I strongly recommend uploading a background that is 1920 x 1080px as this will be the maximum size anyone will view your background at. Here are how many pixels wide you can use on the sidebars of your profile to reach X% of Twitter.com visitors:

  • 66px for 98% of visitors (1024px wide resolutions)
  • 194px for 85% of visitors (1280px wide resolutions)  
  • 238px for 56.1% of visitors (1366px wide resolutions)
  • Up to 520px for 42.3% of visitors with resolutions wider than 1366px.

Note: Percentages of visitors above are using average screen resolution sizes via data from W3Schools, as of Jan. 2012. 

3) Make your background consistent with your branding.

Some of the best ways to keep your branding consistent is to use your company’s color theme and logos in your background and profile picture.

  • Text on your background will distract from the text on your profile. Keep background text to a minimum.
  • Keep it simple! Clear branding with your logo and colors will let visitors quickly associate your Twitter account with your other properties.
  • Instead of including a lot of URLs in the background, you can Tweet about your other web properties!

This increases the likelihood that all your Twitter users have a chance of seeing it, instead of just the users visiting your full profile page.

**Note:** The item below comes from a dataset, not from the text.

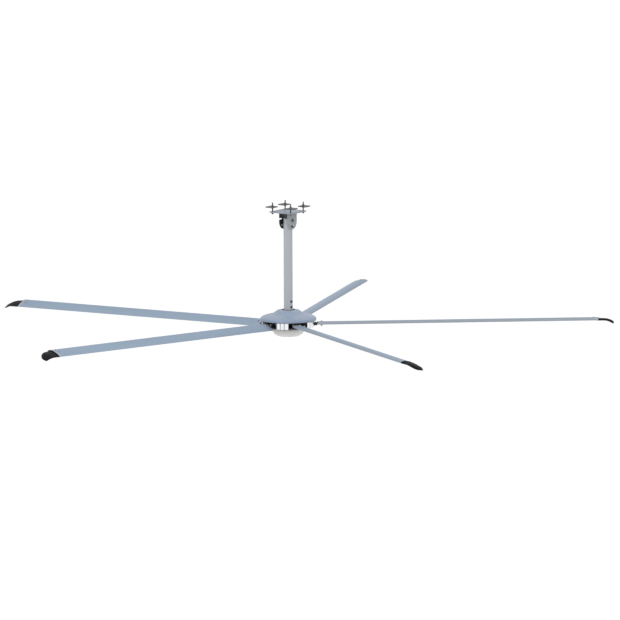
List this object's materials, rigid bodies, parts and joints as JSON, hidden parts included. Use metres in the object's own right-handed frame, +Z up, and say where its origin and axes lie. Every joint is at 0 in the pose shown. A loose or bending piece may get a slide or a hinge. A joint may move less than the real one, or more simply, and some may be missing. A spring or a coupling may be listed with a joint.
{
  "type": "high-volume low-speed ceiling fan",
  "caption": "Large slow ceiling fan: long hollow airfoil blades with turned-down black tips on a direct-drive hub, hung on a down tube from a beam clamp.",
  "frame": {"origin": "centre of the mount plate's top face, where the beam bears", "axes": "+Z up out of the mount plate's top face, along the rotor's axis at rest; +X along the clevis pivot bolt, towards its head; +Y completes the right-handed set"},
  "size_m": [5.6497, 5.785, 1.2571],
  "materials": {
    "mount_paint": "satin grey paint",
    "clevis_paint": "satin light grey paint",
    "dark_steel": "blackened steel",
    "clamp_steel": "dark grey phosphated steel",
    "zinc_steel": "bright zinc plate",
    "tube_paint": "satin grey paint",
    "black_paint": "black powder coat",
    "polished_metal": "polished and chromed",
    "blade_anodised": "blue-grey anodised",
    "winglet_plastic": "black moulded plastic",
    "cover_paint": "satin blue-grey paint",
    "dome_paint": "satin light grey paint",
    "trim_rubber": "black rubber",
    "core_steel": "laminated steel",
    "winding_copper": "enamelled copper wire",
    "bearing_steel": "ground bearing steel"
  },
  "bodies": {
    "mount": {"mount_plate": "mount_paint", "clevis_plate_1": "clevis_paint", "clevis_plate_2": "dark_steel", "threaded_rods": "clamp_steel", "clamp_plate_1": "clamp_steel", "clamp_plate_2": "clamp_steel", "clamp_plate_3": "clamp_steel", "clamp_plate_4": "clamp_steel", "rod_nuts": "clamp_steel", "rod_washers": "clamp_steel", "pivot_bolt": "clamp_steel", "pivot_nut": "clamp_steel"},
    "downrod": {"pivot_sleeve": "zinc_steel", "slot_bolt": "clamp_steel", "down_tube": "tube_paint", "tube_bolts": "dark_steel", "tube_nuts": "dark_steel", "motor_shaft": "core_steel", "shaft_nut": "core_steel", "stator_core": "core_steel", "stator_windings": "winding_copper", "bearing_inner_races": "bearing_steel"},
    "rotor": {"bearing_outer_races": "bearing_steel", "bearing_balls": "bearing_steel", "shaft_seal": "trim_rubber", "rotor_drum": "black_paint", "rotor_magnets": "core_steel", "end_cover": "dome_paint", "end_cover_screws": "zinc_steel", "hub_block_1": "polished_metal", "hub_block_2": "polished_metal", "hub_block_3": "polished_metal", "hub_block_4": "polished_metal", "hub_block_5": "polished_metal", "hub_top_plate": "black_paint", "block_bolts": "zinc_steel", "blade_strut_1": "black_paint", "blade_strut_2": "black_paint", "blade_strut_3": "black_paint", "blade_strut_4": "black_paint", "blade_strut_5": "black_paint", "strut_bolts": "zinc_steel", "blade_1": "blade_anodised", "blade_2": "blade_anodised", "blade_3": "blade_anodised", "blade_4": "blade_anodised", "blade_5": "blade_anodised", "blade_bolts": "zinc_steel", "blade_nuts": "zinc_steel", "winglet_1": "winglet_plastic", "winglet_2": "winglet_plastic", "winglet_3": "winglet_plastic", "winglet_4": "winglet_plastic", "winglet_5": "winglet_plastic", "winglet_screws": "dark_steel", "top_cover": "cover_paint", "cover_trim": "trim_rubber", "cover_screws": "zinc_steel", "bottom_dome": "dome_paint", "dome_screws": "zinc_steel"}
  },
  "joints": [
    {"name": "rod_tilt", "type": "hinge", "parent": "mount", "child": "downrod", "pos_m": [0, 0, -0.084], "axis": [1, 0, 0], "range_deg": [-34, 34]},
    {"name": "rotor_spin", "type": "hinge", "parent": "downrod", "child": "rotor", "pos_m": [0, 0, -1.064], "axis": [0, 0, 1], "continuous": true}
  ]
}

4) Match your Twitter.com profile background color to your image’s color.

When your background color and image color are the same, you can have a shorter background image that blends right into the background color. It helps to start your background image with one color that matches the color you want in your Twitter design settings.

5) Use .PNG to save your background image.

The JPG image format is a “lossy” format, meaning you sacrifice picture quality to save file size. PNG files will be slightly larger, but will keep your details intact; which is very important if you will be using small text in your background.

6) Upload your creation and test it live.

You will only be able to see how good your background is once you test it. If you don’t want to make changes on your account until the background is final, create a new Twitter test account and upload your background there first.

Updated 11/26/12: Twitter Backgrounds now have a setting for horizontal alignment!
Updated 10/5/2012:The size for the “Profile Banner” behind your avatar is 1200 x 600 pixels.